Instructions for the task: Output the data that follows exactly, line for line.

Source data:
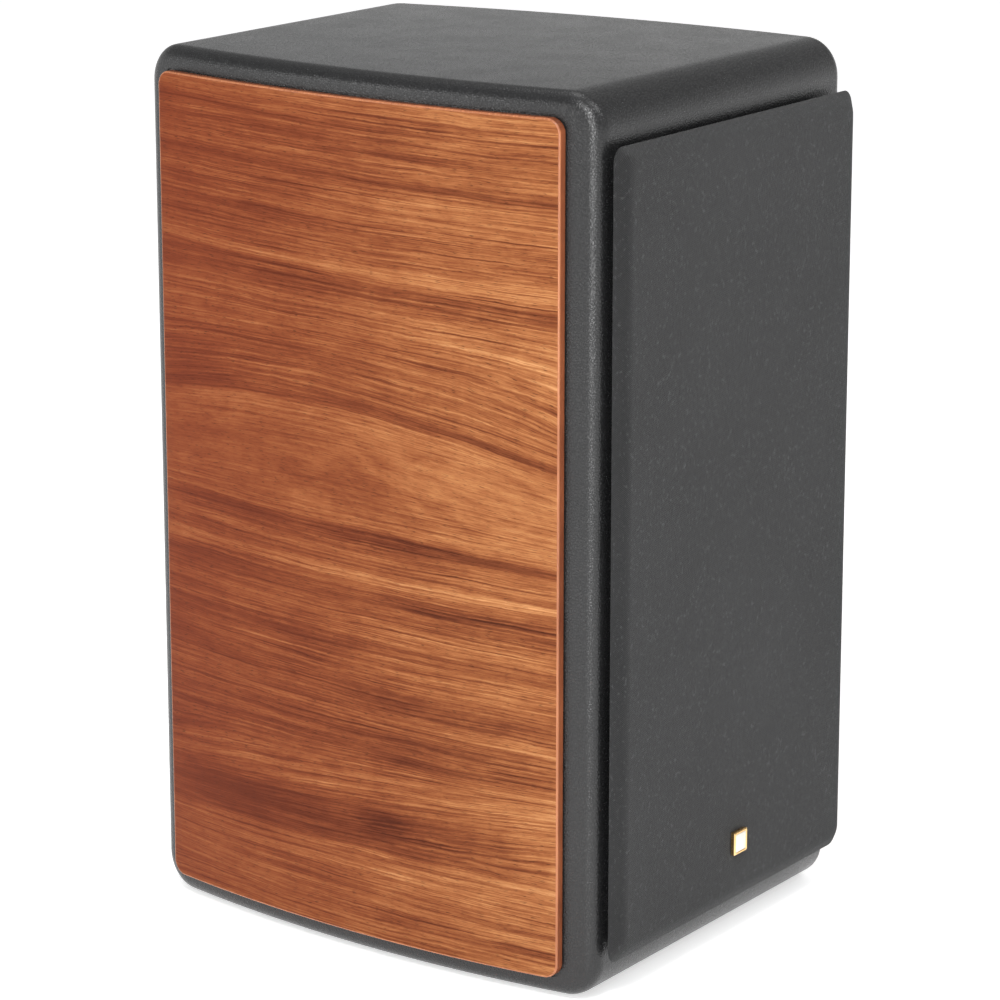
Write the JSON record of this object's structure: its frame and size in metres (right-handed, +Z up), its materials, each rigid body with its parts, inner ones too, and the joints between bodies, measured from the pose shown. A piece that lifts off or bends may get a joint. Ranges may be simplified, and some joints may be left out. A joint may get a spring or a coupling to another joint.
{
  "type": "bookshelf speaker",
  "caption": "Two-way reflex bookshelf speaker: leatherette-wrapped cabinet with bowed, rear-tapering sides, curved walnut side panels and a bevelled cloth grille.",
  "frame": {"origin": "on the resting surface, under the middle of the bounding box", "axes": "+Z up, the grille faces -Y, +X is on the right of someone looking at the grille"},
  "size_m": [0.298, 0.3612, 0.5425],
  "materials": {
    "leatherette": "fine pebbled black vinyl, semi-matt",
    "walnut": "satin lacquered walnut veneer",
    "board": "raw fibreboard",
    "felt": "loose polyester felt",
    "grille_cloth": "charcoal acoustic cloth, matt weave",
    "black_plastic": "fine moulded black",
    "rubber": "matt black",
    "gold_plate": "polished gold plate",
    "cast_aluminium": "black coated casting",
    "zinc_steel": "zinc plated",
    "ferrite": "ground ferrite",
    "cone_paper": "pressed black pulp",
    "spider_cloth": "impregnated cotton",
    "titanium": "bright foil",
    "copper_wire": "enamelled copper wire",
    "circuit_board": "solder mask",
    "capacitor_film": "wrapped film",
    "black_screw": "black zinc"
  },
  "bodies": {
    "cabinet": {"bass_capacitor": "capacitor_film", "bass_inductor": "copper_wire", "bottom_board": "board", "crossover_board": "circuit_board", "damping_pad": "felt", "foot_front_left": "rubber", "foot_front_right": "rubber", "foot_rear_left": "rubber", "foot_rear_right": "rubber", "front_baffle": "board", "horn_driver_plate": "zinc_steel", "horn_flare": "black_plastic", "horn_magnet": "ferrite", "horn_rear_cap": "black_plastic", "horn_screw_1": "black_screw", "horn_screw_2": "black_screw", "horn_screw_3": "black_screw", "horn_screw_4": "black_screw", "leatherette_wrap": "leatherette", "left_side_board": "board", "left_walnut_panel": "walnut", "negative_post": "gold_plate", "positive_post": "gold_plate", "rear_board": "board", "reflex_port": "black_plastic", "right_side_board": "board", "right_walnut_panel": "walnut", "terminal_cup": "black_plastic", "top_board": "board", "treble_capacitor": "capacitor_film", "treble_inductor": "copper_wire", "window_brace": "board", "woofer_basket": "cast_aluminium", "woofer_magnet": "ferrite", "woofer_screw_1": "black_screw", "woofer_screw_2": "black_screw", "woofer_screw_3": "black_screw", "woofer_screw_4": "black_screw", "woofer_screw_5": "black_screw", "woofer_screw_6": "black_screw", "woofer_spider": "spider_cloth", "woofer_surround": "rubber", "woofer_top_plate": "zinc_steel", "woofer_yoke": "zinc_steel"},
    "grille": {"grille_frame": "black_plastic", "grille_cloth": "grille_cloth", "grille_badge": "gold_plate", "grille_peg_1": "rubber", "grille_peg_2": "rubber", "grille_peg_3": "rubber", "grille_peg_4": "rubber"},
    "woofer_moving": {"woofer_cone": "cone_paper", "woofer_dust_cap": "black_plastic", "woofer_voice_coil": "copper_wire"},
    "horn_moving": {"horn_diaphragm": "titanium"},
    "positive_washer": {"positive_washer": "gold_plate"},
    "positive_nut": {"positive_nut": "gold_plate"},
    "negative_washer": {"negative_washer": "gold_plate"},
    "negative_nut": {"negative_nut": "gold_plate"}
  },
  "joints": [
    {"name": "grille_pull_off", "type": "slide", "parent": "cabinet", "child": "grille", "axis": [0, -1, 0], "range_m": [0, 0.1]},
    {"name": "woofer_stroke", "type": "slide", "parent": "cabinet", "child": "woofer_moving", "axis": [0, -1, 0], "range_m": [-0.005, 0.005], "stiffness_N_per_m": 1200, "deforming": ["woofer_surround", "woofer_spider"]},
    {"name": "horn_stroke", "type": "slide", "parent": "cabinet", "child": "horn_moving", "axis": [0, -1, 0], "range_m": [-0.0003, 0.0003], "stiffness_N_per_m": 4000},
    {"name": "positive_nut_travel", "type": "slide", "parent": "cabinet", "child": "positive_washer", "axis": [0, 1, 0], "range_m": [0, 0.005]},
    {"name": "positive_nut_turn", "type": "hinge", "parent": "positive_washer", "child": "positive_nut", "pos_m": [0.019, 0.1773, 0.15], "axis": [0, 1, 0], "range_deg": [0, 1801]},
    {"name": "negative_nut_travel", "type": "slide", "parent": "cabinet", "child": "negative_washer", "axis": [0, 1, 0], "range_m": [0, 0.005]},
    {"name": "negative_nut_turn", "type": "hinge", "parent": "negative_washer", "child": "negative_nut", "pos_m": [-0.019, 0.1773, 0.15], "axis": [0, 1, 0], "range_deg": [0, 1801]}
  ],
  "couplings": [
    {"joint": "positive_nut_turn", "follows": "positive_nut_travel", "rad_per_m": 6283.2},
    {"joint": "negative_nut_turn", "follows": "negative_nut_travel", "rad_per_m": 6283.2}
  ]
}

Response to this task:
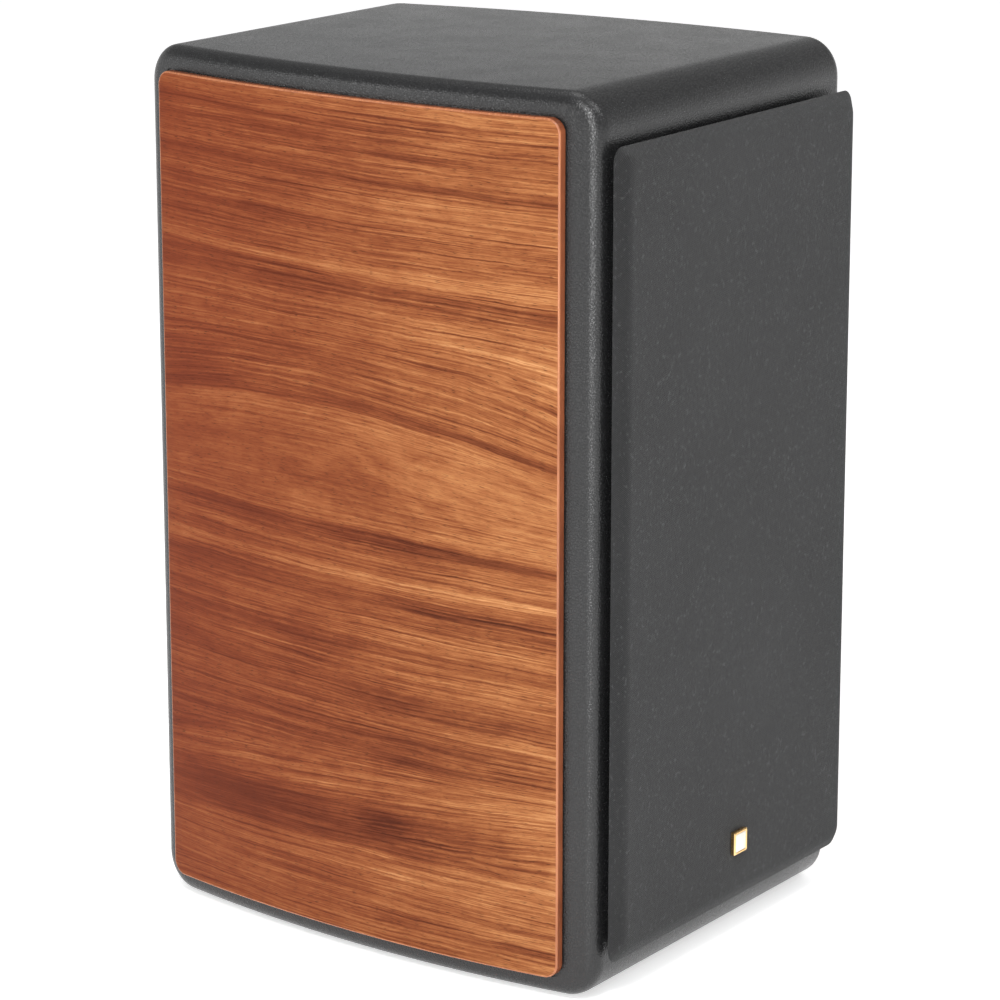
Write the JSON record of this object's structure: its frame and size in metres (right-handed, +Z up), its materials, each rigid body with its parts, inner ones too, and the joints between bodies, measured from the pose shown. A piece that lifts off or bends may get a joint. Ranges may be simplified, and some joints may be left out. A joint may get a spring or a coupling to another joint.
{
  "type": "bookshelf speaker",
  "caption": "Two-way reflex bookshelf speaker: leatherette-wrapped cabinet with bowed, rear-tapering sides, curved walnut side panels and a bevelled cloth grille.",
  "frame": {"origin": "on the resting surface, under the middle of the bounding box", "axes": "+Z up, the grille faces -Y, +X is on the right of someone looking at the grille"},
  "size_m": [0.298, 0.3612, 0.5425],
  "materials": {
    "leatherette": "fine pebbled black vinyl, semi-matt",
    "walnut": "satin lacquered walnut veneer",
    "board": "raw fibreboard",
    "felt": "loose polyester felt",
    "grille_cloth": "charcoal acoustic cloth, matt weave",
    "black_plastic": "fine moulded black",
    "rubber": "matt black",
    "gold_plate": "polished gold plate",
    "cast_aluminium": "black coated casting",
    "zinc_steel": "zinc plated",
    "ferrite": "ground ferrite",
    "cone_paper": "pressed black pulp",
    "spider_cloth": "impregnated cotton",
    "titanium": "bright foil",
    "copper_wire": "enamelled copper wire",
    "circuit_board": "solder mask",
    "capacitor_film": "wrapped film",
    "black_screw": "black zinc"
  },
  "bodies": {
    "cabinet": {"bass_capacitor": "capacitor_film", "bass_inductor": "copper_wire", "bottom_board": "board", "crossover_board": "circuit_board", "damping_pad": "felt", "foot_front_left": "rubber", "foot_front_right": "rubber", "foot_rear_left": "rubber", "foot_rear_right": "rubber", "front_baffle": "board", "horn_driver_plate": "zinc_steel", "horn_flare": "black_plastic", "horn_magnet": "ferrite", "horn_rear_cap": "black_plastic", "horn_screw_1": "black_screw", "horn_screw_2": "black_screw", "horn_screw_3": "black_screw", "horn_screw_4": "black_screw", "leatherette_wrap": "leatherette", "left_side_board": "board", "left_walnut_panel": "walnut", "negative_post": "gold_plate", "positive_post": "gold_plate", "rear_board": "board", "reflex_port": "black_plastic", "right_side_board": "board", "right_walnut_panel": "walnut", "terminal_cup": "black_plastic", "top_board": "board", "treble_capacitor": "capacitor_film", "treble_inductor": "copper_wire", "window_brace": "board", "woofer_basket": "cast_aluminium", "woofer_magnet": "ferrite", "woofer_screw_1": "black_screw", "woofer_screw_2": "black_screw", "woofer_screw_3": "black_screw", "woofer_screw_4": "black_screw", "woofer_screw_5": "black_screw", "woofer_screw_6": "black_screw", "woofer_spider": "spider_cloth", "woofer_surround": "rubber", "woofer_top_plate": "zinc_steel", "woofer_yoke": "zinc_steel"},
    "grille": {"grille_frame": "black_plastic", "grille_cloth": "grille_cloth", "grille_badge": "gold_plate", "grille_peg_1": "rubber", "grille_peg_2": "rubber", "grille_peg_3": "rubber", "grille_peg_4": "rubber"},
    "woofer_moving": {"woofer_cone": "cone_paper", "woofer_dust_cap": "black_plastic", "woofer_voice_coil": "copper_wire"},
    "horn_moving": {"horn_diaphragm": "titanium"},
    "positive_washer": {"positive_washer": "gold_plate"},
    "positive_nut": {"positive_nut": "gold_plate"},
    "negative_washer": {"negative_washer": "gold_plate"},
    "negative_nut": {"negative_nut": "gold_plate"}
  },
  "joints": [
    {"name": "grille_pull_off", "type": "slide", "parent": "cabinet", "child": "grille", "axis": [0, -1, 0], "range_m": [0, 0.1]},
    {"name": "woofer_stroke", "type": "slide", "parent": "cabinet", "child": "woofer_moving", "axis": [0, -1, 0], "range_m": [-0.005, 0.005], "stiffness_N_per_m": 1200, "deforming": ["woofer_surround", "woofer_spider"]},
    {"name": "horn_stroke", "type": "slide", "parent": "cabinet", "child": "horn_moving", "axis": [0, -1, 0], "range_m": [-0.0003, 0.0003], "stiffness_N_per_m": 4000},
    {"name": "positive_nut_travel", "type": "slide", "parent": "cabinet", "child": "positive_washer", "axis": [0, 1, 0], "range_m": [0, 0.005]},
    {"name": "positive_nut_turn", "type": "hinge", "parent": "positive_washer", "child": "positive_nut", "pos_m": [0.019, 0.1773, 0.15], "axis": [0, 1, 0], "range_deg": [0, 1801]},
    {"name": "negative_nut_travel", "type": "slide", "parent": "cabinet", "child": "negative_washer", "axis": [0, 1, 0], "range_m": [0, 0.005]},
    {"name": "negative_nut_turn", "type": "hinge", "parent": "negative_washer", "child": "negative_nut", "pos_m": [-0.019, 0.1773, 0.15], "axis": [0, 1, 0], "range_deg": [0, 1801]}
  ],
  "couplings": [
    {"joint": "positive_nut_turn", "follows": "positive_nut_travel", "rad_per_m": 6283.2},
    {"joint": "negative_nut_turn", "follows": "negative_nut_travel", "rad_per_m": 6283.2}
  ]
}